TASK DETAILS »
Render the following material again verbatim, leaving nothing out.

DATA PROVIDED »
--
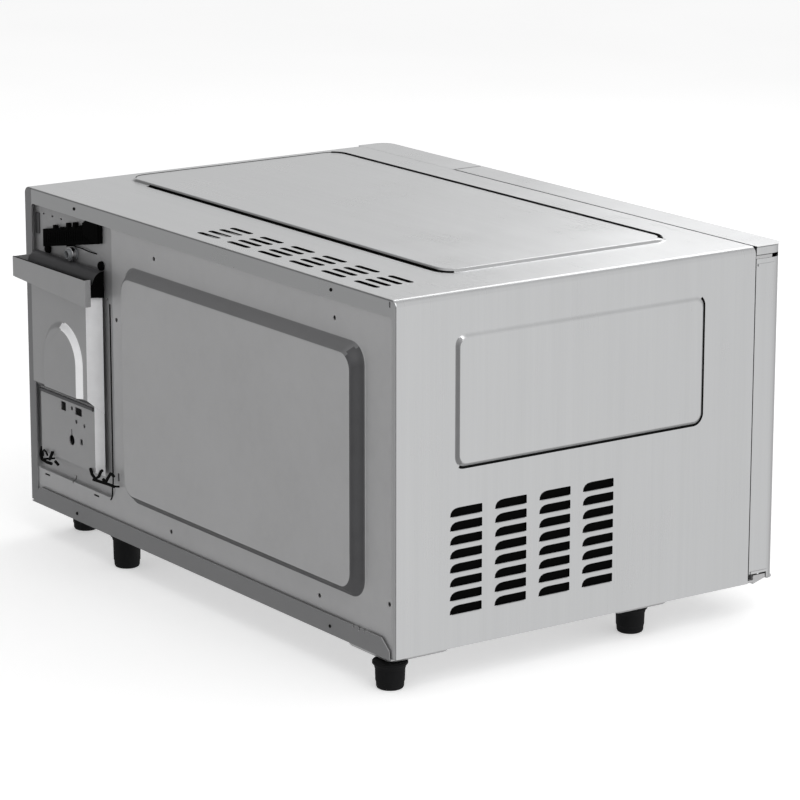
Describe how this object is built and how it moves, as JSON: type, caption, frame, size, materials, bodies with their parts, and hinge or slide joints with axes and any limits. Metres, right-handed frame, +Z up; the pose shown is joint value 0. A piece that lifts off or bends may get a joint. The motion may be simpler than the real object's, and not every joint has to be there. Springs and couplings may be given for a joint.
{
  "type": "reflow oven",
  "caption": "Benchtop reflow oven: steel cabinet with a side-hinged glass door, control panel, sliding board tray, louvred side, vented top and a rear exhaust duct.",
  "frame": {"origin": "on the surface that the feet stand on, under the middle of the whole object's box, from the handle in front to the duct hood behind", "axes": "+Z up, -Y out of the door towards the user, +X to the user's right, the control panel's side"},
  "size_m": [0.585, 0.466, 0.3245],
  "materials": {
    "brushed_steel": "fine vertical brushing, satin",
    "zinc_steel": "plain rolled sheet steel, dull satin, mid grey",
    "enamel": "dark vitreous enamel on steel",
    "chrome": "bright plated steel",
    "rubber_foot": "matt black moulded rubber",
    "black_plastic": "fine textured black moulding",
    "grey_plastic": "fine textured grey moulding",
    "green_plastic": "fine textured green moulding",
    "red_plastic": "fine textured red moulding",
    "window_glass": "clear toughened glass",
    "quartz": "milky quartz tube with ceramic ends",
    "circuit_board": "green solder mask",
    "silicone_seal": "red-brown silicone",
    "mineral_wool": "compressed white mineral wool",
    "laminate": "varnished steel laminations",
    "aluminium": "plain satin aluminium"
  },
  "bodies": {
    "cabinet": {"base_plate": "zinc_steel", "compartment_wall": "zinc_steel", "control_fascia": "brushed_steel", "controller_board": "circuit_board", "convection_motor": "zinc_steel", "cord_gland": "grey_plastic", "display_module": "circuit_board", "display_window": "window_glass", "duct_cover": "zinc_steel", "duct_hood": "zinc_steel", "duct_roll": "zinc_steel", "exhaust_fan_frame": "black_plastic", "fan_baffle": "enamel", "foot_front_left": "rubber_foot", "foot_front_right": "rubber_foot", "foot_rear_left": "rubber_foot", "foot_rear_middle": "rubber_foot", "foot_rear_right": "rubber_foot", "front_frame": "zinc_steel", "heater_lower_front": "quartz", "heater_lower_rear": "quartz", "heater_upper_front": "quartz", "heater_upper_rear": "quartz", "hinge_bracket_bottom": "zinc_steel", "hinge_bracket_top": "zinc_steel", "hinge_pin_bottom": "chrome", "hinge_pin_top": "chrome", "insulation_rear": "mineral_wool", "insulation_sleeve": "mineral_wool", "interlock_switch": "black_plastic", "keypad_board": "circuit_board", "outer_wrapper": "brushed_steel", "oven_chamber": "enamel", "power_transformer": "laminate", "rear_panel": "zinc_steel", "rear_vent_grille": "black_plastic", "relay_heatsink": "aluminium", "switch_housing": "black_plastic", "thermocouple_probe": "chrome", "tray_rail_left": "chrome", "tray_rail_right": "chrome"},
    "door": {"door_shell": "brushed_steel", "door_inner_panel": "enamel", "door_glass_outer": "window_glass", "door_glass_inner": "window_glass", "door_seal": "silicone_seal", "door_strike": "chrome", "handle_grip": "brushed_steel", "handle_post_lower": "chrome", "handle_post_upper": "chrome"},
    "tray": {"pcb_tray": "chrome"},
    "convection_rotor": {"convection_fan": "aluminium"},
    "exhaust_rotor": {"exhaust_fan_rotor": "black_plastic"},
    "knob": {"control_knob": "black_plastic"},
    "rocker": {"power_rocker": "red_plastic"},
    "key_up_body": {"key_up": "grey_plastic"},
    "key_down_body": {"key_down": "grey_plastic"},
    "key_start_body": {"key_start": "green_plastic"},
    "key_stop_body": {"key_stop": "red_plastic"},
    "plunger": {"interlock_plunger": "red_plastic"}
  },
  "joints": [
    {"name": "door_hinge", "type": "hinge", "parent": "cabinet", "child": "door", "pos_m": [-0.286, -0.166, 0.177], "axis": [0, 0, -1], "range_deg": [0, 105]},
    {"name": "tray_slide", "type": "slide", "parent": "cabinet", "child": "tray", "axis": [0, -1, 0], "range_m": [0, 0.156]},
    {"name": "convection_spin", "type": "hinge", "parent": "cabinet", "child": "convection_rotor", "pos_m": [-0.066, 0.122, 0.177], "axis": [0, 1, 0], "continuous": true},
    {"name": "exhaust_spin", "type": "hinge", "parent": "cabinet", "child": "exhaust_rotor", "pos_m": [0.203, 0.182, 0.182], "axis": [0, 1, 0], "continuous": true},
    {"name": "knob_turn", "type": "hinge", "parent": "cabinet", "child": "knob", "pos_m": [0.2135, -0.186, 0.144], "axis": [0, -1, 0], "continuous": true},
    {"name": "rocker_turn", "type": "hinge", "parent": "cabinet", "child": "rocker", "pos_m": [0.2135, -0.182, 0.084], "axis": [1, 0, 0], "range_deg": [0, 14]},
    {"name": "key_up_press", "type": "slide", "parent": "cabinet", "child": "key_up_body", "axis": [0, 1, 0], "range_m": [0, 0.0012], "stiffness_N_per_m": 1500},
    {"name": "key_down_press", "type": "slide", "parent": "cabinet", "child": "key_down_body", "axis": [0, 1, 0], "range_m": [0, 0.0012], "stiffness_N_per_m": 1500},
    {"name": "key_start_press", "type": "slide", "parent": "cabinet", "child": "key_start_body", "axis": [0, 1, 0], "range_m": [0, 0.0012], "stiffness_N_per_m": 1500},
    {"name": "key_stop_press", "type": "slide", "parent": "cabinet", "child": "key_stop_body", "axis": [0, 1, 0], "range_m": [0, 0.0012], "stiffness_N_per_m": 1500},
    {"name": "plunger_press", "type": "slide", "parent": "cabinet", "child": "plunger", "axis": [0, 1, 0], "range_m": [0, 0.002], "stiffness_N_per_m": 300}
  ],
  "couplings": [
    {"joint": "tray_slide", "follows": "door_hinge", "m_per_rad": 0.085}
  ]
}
--
SOLUTION »
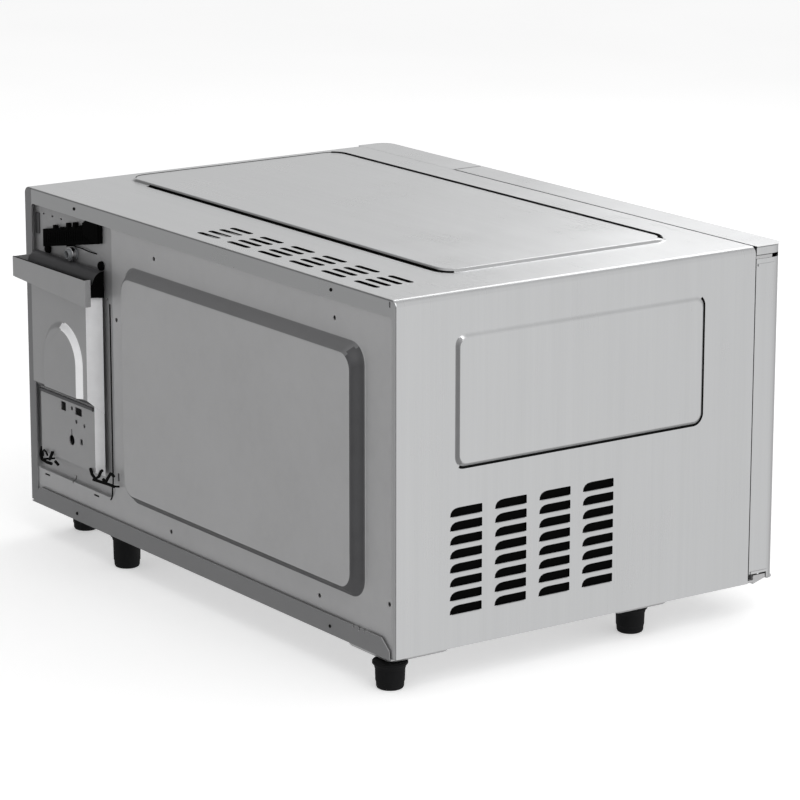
Describe how this object is built and how it moves, as JSON: type, caption, frame, size, materials, bodies with their parts, and hinge or slide joints with axes and any limits. Metres, right-handed frame, +Z up; the pose shown is joint value 0. A piece that lifts off or bends may get a joint. The motion may be simpler than the real object's, and not every joint has to be there. Springs and couplings may be given for a joint.
{
  "type": "reflow oven",
  "caption": "Benchtop reflow oven: steel cabinet with a side-hinged glass door, control panel, sliding board tray, louvred side, vented top and a rear exhaust duct.",
  "frame": {"origin": "on the surface that the feet stand on, under the middle of the whole object's box, from the handle in front to the duct hood behind", "axes": "+Z up, -Y out of the door towards the user, +X to the user's right, the control panel's side"},
  "size_m": [0.585, 0.466, 0.3245],
  "materials": {
    "brushed_steel": "fine vertical brushing, satin",
    "zinc_steel": "plain rolled sheet steel, dull satin, mid grey",
    "enamel": "dark vitreous enamel on steel",
    "chrome": "bright plated steel",
    "rubber_foot": "matt black moulded rubber",
    "black_plastic": "fine textured black moulding",
    "grey_plastic": "fine textured grey moulding",
    "green_plastic": "fine textured green moulding",
    "red_plastic": "fine textured red moulding",
    "window_glass": "clear toughened glass",
    "quartz": "milky quartz tube with ceramic ends",
    "circuit_board": "green solder mask",
    "silicone_seal": "red-brown silicone",
    "mineral_wool": "compressed white mineral wool",
    "laminate": "varnished steel laminations",
    "aluminium": "plain satin aluminium"
  },
  "bodies": {
    "cabinet": {"base_plate": "zinc_steel", "compartment_wall": "zinc_steel", "control_fascia": "brushed_steel", "controller_board": "circuit_board", "convection_motor": "zinc_steel", "cord_gland": "grey_plastic", "display_module": "circuit_board", "display_window": "window_glass", "duct_cover": "zinc_steel", "duct_hood": "zinc_steel", "duct_roll": "zinc_steel", "exhaust_fan_frame": "black_plastic", "fan_baffle": "enamel", "foot_front_left": "rubber_foot", "foot_front_right": "rubber_foot", "foot_rear_left": "rubber_foot", "foot_rear_middle": "rubber_foot", "foot_rear_right": "rubber_foot", "front_frame": "zinc_steel", "heater_lower_front": "quartz", "heater_lower_rear": "quartz", "heater_upper_front": "quartz", "heater_upper_rear": "quartz", "hinge_bracket_bottom": "zinc_steel", "hinge_bracket_top": "zinc_steel", "hinge_pin_bottom": "chrome", "hinge_pin_top": "chrome", "insulation_rear": "mineral_wool", "insulation_sleeve": "mineral_wool", "interlock_switch": "black_plastic", "keypad_board": "circuit_board", "outer_wrapper": "brushed_steel", "oven_chamber": "enamel", "power_transformer": "laminate", "rear_panel": "zinc_steel", "rear_vent_grille": "black_plastic", "relay_heatsink": "aluminium", "switch_housing": "black_plastic", "thermocouple_probe": "chrome", "tray_rail_left": "chrome", "tray_rail_right": "chrome"},
    "door": {"door_shell": "brushed_steel", "door_inner_panel": "enamel", "door_glass_outer": "window_glass", "door_glass_inner": "window_glass", "door_seal": "silicone_seal", "door_strike": "chrome", "handle_grip": "brushed_steel", "handle_post_lower": "chrome", "handle_post_upper": "chrome"},
    "tray": {"pcb_tray": "chrome"},
    "convection_rotor": {"convection_fan": "aluminium"},
    "exhaust_rotor": {"exhaust_fan_rotor": "black_plastic"},
    "knob": {"control_knob": "black_plastic"},
    "rocker": {"power_rocker": "red_plastic"},
    "key_up_body": {"key_up": "grey_plastic"},
    "key_down_body": {"key_down": "grey_plastic"},
    "key_start_body": {"key_start": "green_plastic"},
    "key_stop_body": {"key_stop": "red_plastic"},
    "plunger": {"interlock_plunger": "red_plastic"}
  },
  "joints": [
    {"name": "door_hinge", "type": "hinge", "parent": "cabinet", "child": "door", "pos_m": [-0.286, -0.166, 0.177], "axis": [0, 0, -1], "range_deg": [0, 105]},
    {"name": "tray_slide", "type": "slide", "parent": "cabinet", "child": "tray", "axis": [0, -1, 0], "range_m": [0, 0.156]},
    {"name": "convection_spin", "type": "hinge", "parent": "cabinet", "child": "convection_rotor", "pos_m": [-0.066, 0.122, 0.177], "axis": [0, 1, 0], "continuous": true},
    {"name": "exhaust_spin", "type": "hinge", "parent": "cabinet", "child": "exhaust_rotor", "pos_m": [0.203, 0.182, 0.182], "axis": [0, 1, 0], "continuous": true},
    {"name": "knob_turn", "type": "hinge", "parent": "cabinet", "child": "knob", "pos_m": [0.2135, -0.186, 0.144], "axis": [0, -1, 0], "continuous": true},
    {"name": "rocker_turn", "type": "hinge", "parent": "cabinet", "child": "rocker", "pos_m": [0.2135, -0.182, 0.084], "axis": [1, 0, 0], "range_deg": [0, 14]},
    {"name": "key_up_press", "type": "slide", "parent": "cabinet", "child": "key_up_body", "axis": [0, 1, 0], "range_m": [0, 0.0012], "stiffness_N_per_m": 1500},
    {"name": "key_down_press", "type": "slide", "parent": "cabinet", "child": "key_down_body", "axis": [0, 1, 0], "range_m": [0, 0.0012], "stiffness_N_per_m": 1500},
    {"name": "key_start_press", "type": "slide", "parent": "cabinet", "child": "key_start_body", "axis": [0, 1, 0], "range_m": [0, 0.0012], "stiffness_N_per_m": 1500},
    {"name": "key_stop_press", "type": "slide", "parent": "cabinet", "child": "key_stop_body", "axis": [0, 1, 0], "range_m": [0, 0.0012], "stiffness_N_per_m": 1500},
    {"name": "plunger_press", "type": "slide", "parent": "cabinet", "child": "plunger", "axis": [0, 1, 0], "range_m": [0, 0.002], "stiffness_N_per_m": 300}
  ],
  "couplings": [
    {"joint": "tray_slide", "follows": "door_hinge", "m_per_rad": 0.085}
  ]
}